Keine grundlegenden Fehler

"Sommer hat keine grundlegenden Fehler gemacht", sagt Hasselberg weiter. Er habe die vorgegebene Strategie, die Deutsche Telekom als internationales Unternehmen aufzustellen, gut verfolgt. Dazu gehöre auch die Entscheidung, bei Voicestream einzusteigen, da die Telekommunikationsbranche in den USA ein Wachstumsmarkt mit Potenzial sei.

Auch aus den Reihen der Politiker hatte Sommer vor kurzem noch starke Rückendeckung erhalten. Finanzminister Eichel hob in einem Interview hervor, dass es um andere große Telekommunikationsunternehmen wesentlich schlechter stehe als um die Deutsche Telekom.
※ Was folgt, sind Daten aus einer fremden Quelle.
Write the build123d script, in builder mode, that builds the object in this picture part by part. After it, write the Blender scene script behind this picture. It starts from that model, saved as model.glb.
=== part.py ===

Damit hat der Finanzminister nicht unrecht. Seit der Skandalpleite des amerikanischen Energiegiganten Enron reißen die Hiobsbotschaften nicht mehr ab. Immer wieder sind auch Unternehmen der Medien- und Telekommunikationsbranche betroffen.

Rücktritt als Wahlkampfthema?

Trotzdem galt Sommers Rücktritt nach Ansicht von Experten schon seit längerem als beschlossene Sache. Ursprünglich wurde ein Abgang des Telekom-Vorstandschefs erst nach der Bundestagswahl im September erwartet. Seit jedoch Sommers Schicksal von der Bundesregierung als wahlkampfrelevantes Thema entdeckt wurde, gab es täglich neue Gerüchte über den Rücktrittszeitpunkt und mögliche Nachfolger des Telekommanagers.